begin SUPPLIED ENTRIES

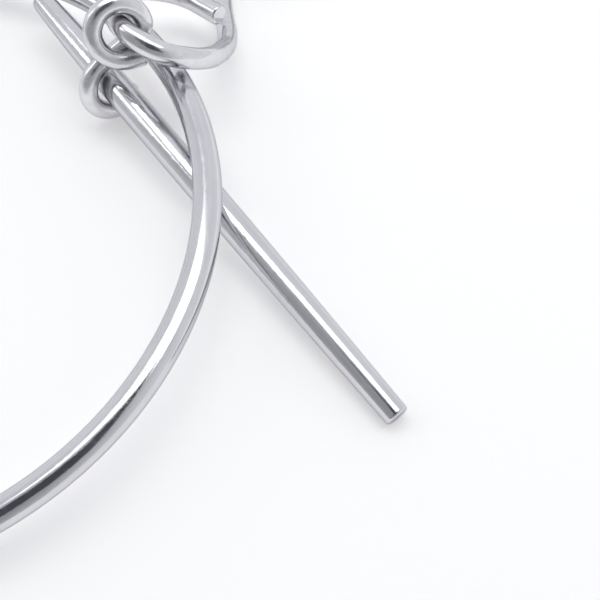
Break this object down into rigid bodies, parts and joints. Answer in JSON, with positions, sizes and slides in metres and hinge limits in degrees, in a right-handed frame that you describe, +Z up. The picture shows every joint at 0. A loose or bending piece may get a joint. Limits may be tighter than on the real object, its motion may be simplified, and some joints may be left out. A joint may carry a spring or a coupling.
{
  "type": "metal ring disentanglement puzzle",
  "caption": "Polished silver puzzle of a large hoop, a straight tapered rod, an S-shaped coupling link and an eyed wire link that lies over the hoop's rim.",
  "frame": {"origin": "middle of the underside of the bounding box, on the table the pieces lie on", "axes": "+Z up; +X to the right and +Y away, so the rod points to the lower right and the eye link to the upper right"},
  "size_m": [0.0862, 0.0848, 0.0142],
  "materials": {
    "polished_silver": "mirror polish with fine handling scratches"
  },
  "bodies": {
    "hoop": {"large_hoop": "polished_silver"},
    "rod": {"straight_rod": "polished_silver"},
    "coupling": {"coupling_link": "polished_silver"},
    "eyed_wire": {"eye_link": "polished_silver"}
  },
  "joints": [
    {"name": "hoop_over_rod", "type": "hinge", "parent": "rod", "child": "hoop", "pos_m": [-0.00853, -0.00783, 0.00376], "axis": [-0.071, 0, 0.9975], "continuous": true},
    {"name": "coupling_on_rod", "type": "hinge", "parent": "rod", "child": "coupling", "pos_m": [0.01388, 0.0087, 0.00399], "axis": [0.6241, -0.779, -0.061], "range_deg": [0, 60]},
    {"name": "eyed_wire_in_coupling", "type": "hinge", "parent": "coupling", "child": "eyed_wire", "pos_m": [0.01565, 0.00961, 0.01085], "axis": [0.372, -0.8423, 0.3902], "range_deg": [0, 90]}
  ]
}
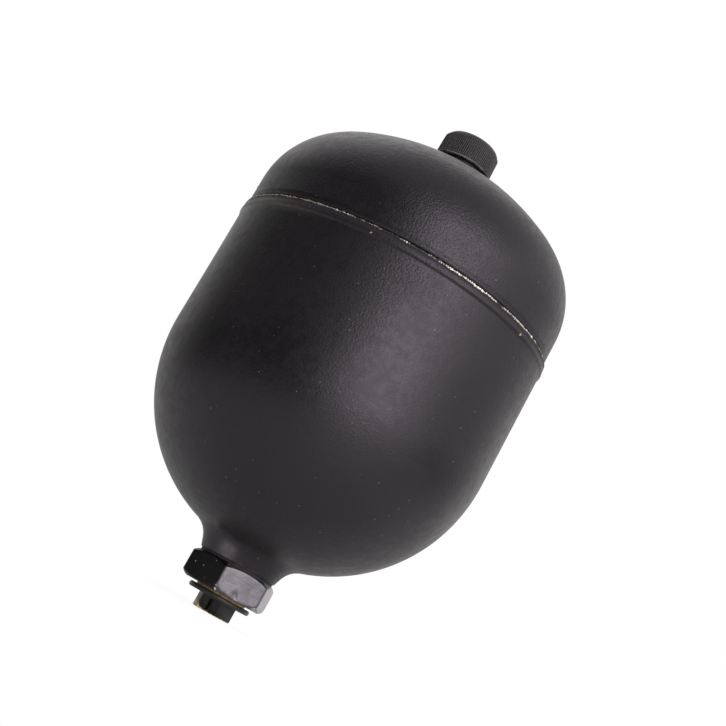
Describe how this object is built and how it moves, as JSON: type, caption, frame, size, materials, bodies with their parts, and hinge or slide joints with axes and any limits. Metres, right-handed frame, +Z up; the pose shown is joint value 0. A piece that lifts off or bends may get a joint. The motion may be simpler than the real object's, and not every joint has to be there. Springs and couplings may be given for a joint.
{
  "type": "bladder accumulator",
  "caption": "Welded steel hydraulic accumulator with a rubber bladder, hexagon port body, transport plug and ribbed gas cap.",
  "frame": {"origin": "centre of the fluid port's outer face, on the vessel's axis", "axes": "+Z up the vessel's axis to the gas end; +X to the right of the side with the slotted flats turned to the front (-Y)"},
  "size_m": [0.1744, 0.1744, 0.2766],
  "materials": {
    "black_paint": "satin",
    "bare_weld": "rough",
    "port_steel": "matte",
    "inner_steel": "satin",
    "bladder_rubber": "matte",
    "seal_rubber": "matte",
    "cap_plastic": "matte",
    "plug_plastic": "matte"
  },
  "bodies": {
    "root": {"fluid_side_shell": "black_paint", "gas_side_shell": "black_paint", "weld_bead": "bare_weld", "clamp_ring": "inner_steel", "bladder": "bladder_rubber", "closing_button": "inner_steel", "port_body": "port_steel", "port_sealing_washer": "seal_rubber", "gas_charging_screw": "inner_steel", "screw_seal_ring": "seal_rubber", "protective_cap": "cap_plastic", "transport_plug": "plug_plastic"}
  },
  "joints": []
}
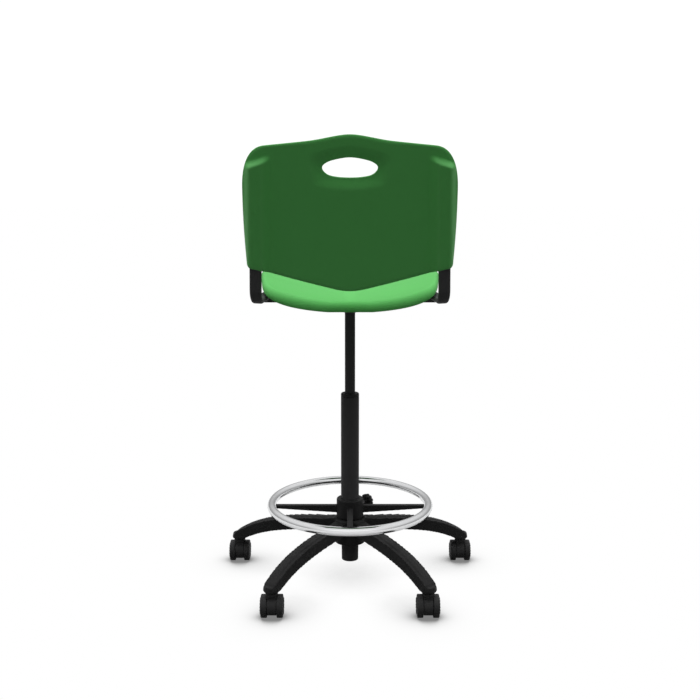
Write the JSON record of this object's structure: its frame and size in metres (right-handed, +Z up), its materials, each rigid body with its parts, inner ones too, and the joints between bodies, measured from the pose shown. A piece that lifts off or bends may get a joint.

end SUPPLIED ENTRIES

▶ **DO THIS**
Repeat every record, keeping each word and mark exactly as it is.

▶ **EXERCISE OUTPUT**
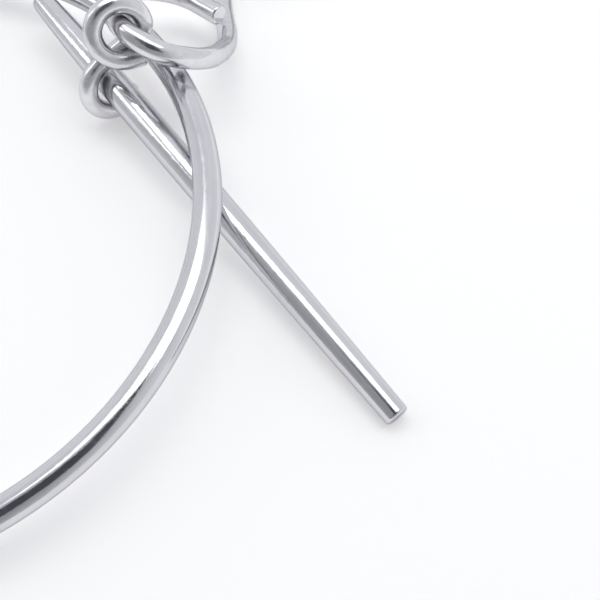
Break this object down into rigid bodies, parts and joints. Answer in JSON, with positions, sizes and slides in metres and hinge limits in degrees, in a right-handed frame that you describe, +Z up. The picture shows every joint at 0. A loose or bending piece may get a joint. Limits may be tighter than on the real object, its motion may be simplified, and some joints may be left out. A joint may carry a spring or a coupling.
{
  "type": "metal ring disentanglement puzzle",
  "caption": "Polished silver puzzle of a large hoop, a straight tapered rod, an S-shaped coupling link and an eyed wire link that lies over the hoop's rim.",
  "frame": {"origin": "middle of the underside of the bounding box, on the table the pieces lie on", "axes": "+Z up; +X to the right and +Y away, so the rod points to the lower right and the eye link to the upper right"},
  "size_m": [0.0862, 0.0848, 0.0142],
  "materials": {
    "polished_silver": "mirror polish with fine handling scratches"
  },
  "bodies": {
    "hoop": {"large_hoop": "polished_silver"},
    "rod": {"straight_rod": "polished_silver"},
    "coupling": {"coupling_link": "polished_silver"},
    "eyed_wire": {"eye_link": "polished_silver"}
  },
  "joints": [
    {"name": "hoop_over_rod", "type": "hinge", "parent": "rod", "child": "hoop", "pos_m": [-0.00853, -0.00783, 0.00376], "axis": [-0.071, 0, 0.9975], "continuous": true},
    {"name": "coupling_on_rod", "type": "hinge", "parent": "rod", "child": "coupling", "pos_m": [0.01388, 0.0087, 0.00399], "axis": [0.6241, -0.779, -0.061], "range_deg": [0, 60]},
    {"name": "eyed_wire_in_coupling", "type": "hinge", "parent": "coupling", "child": "eyed_wire", "pos_m": [0.01565, 0.00961, 0.01085], "axis": [0.372, -0.8423, 0.3902], "range_deg": [0, 90]}
  ]
}
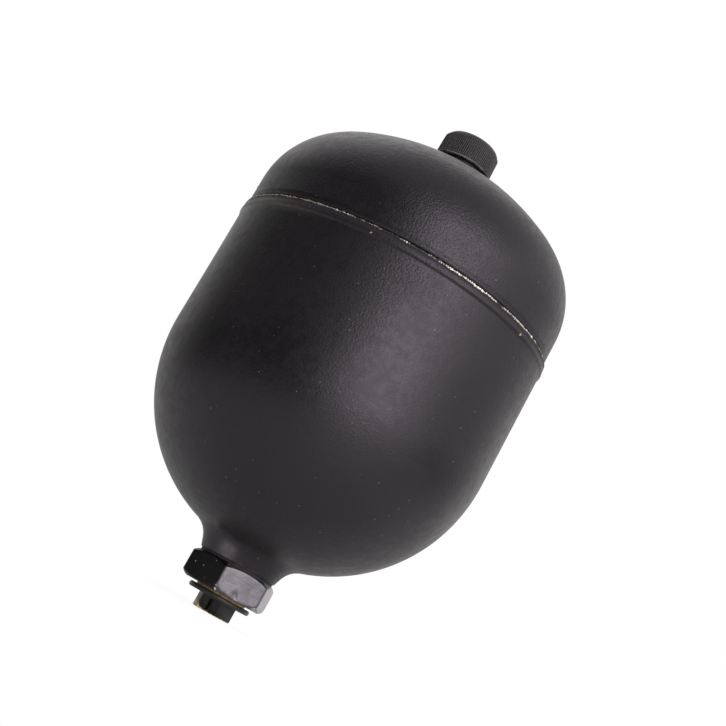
Describe how this object is built and how it moves, as JSON: type, caption, frame, size, materials, bodies with their parts, and hinge or slide joints with axes and any limits. Metres, right-handed frame, +Z up; the pose shown is joint value 0. A piece that lifts off or bends may get a joint. The motion may be simpler than the real object's, and not every joint has to be there. Springs and couplings may be given for a joint.
{
  "type": "bladder accumulator",
  "caption": "Welded steel hydraulic accumulator with a rubber bladder, hexagon port body, transport plug and ribbed gas cap.",
  "frame": {"origin": "centre of the fluid port's outer face, on the vessel's axis", "axes": "+Z up the vessel's axis to the gas end; +X to the right of the side with the slotted flats turned to the front (-Y)"},
  "size_m": [0.1744, 0.1744, 0.2766],
  "materials": {
    "black_paint": "satin",
    "bare_weld": "rough",
    "port_steel": "matte",
    "inner_steel": "satin",
    "bladder_rubber": "matte",
    "seal_rubber": "matte",
    "cap_plastic": "matte",
    "plug_plastic": "matte"
  },
  "bodies": {
    "root": {"fluid_side_shell": "black_paint", "gas_side_shell": "black_paint", "weld_bead": "bare_weld", "clamp_ring": "inner_steel", "bladder": "bladder_rubber", "closing_button": "inner_steel", "port_body": "port_steel", "port_sealing_washer": "seal_rubber", "gas_charging_screw": "inner_steel", "screw_seal_ring": "seal_rubber", "protective_cap": "cap_plastic", "transport_plug": "plug_plastic"}
  },
  "joints": []
}
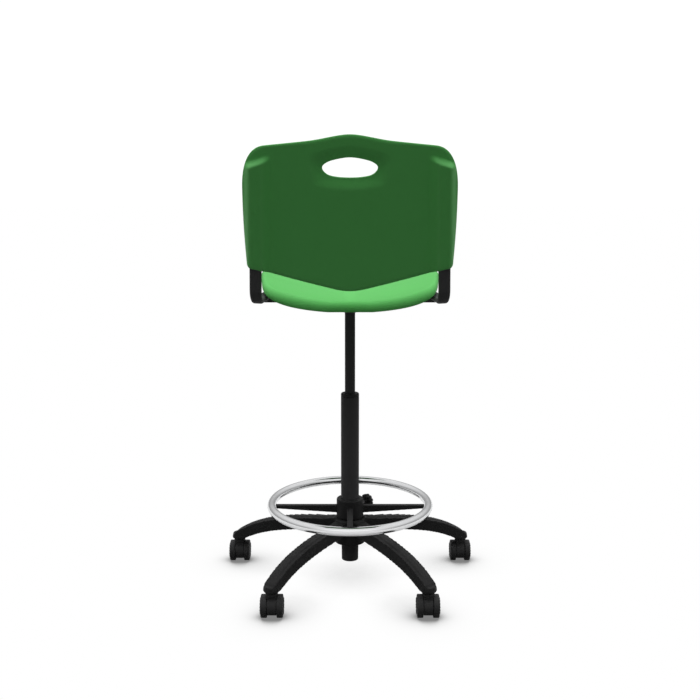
Write the JSON record of this object's structure: its frame and size in metres (right-handed, +Z up), its materials, each rigid body with its parts, inner ones too, and the joints between bodies, measured from the pose shown. A piece that lifts off or bends may get a joint.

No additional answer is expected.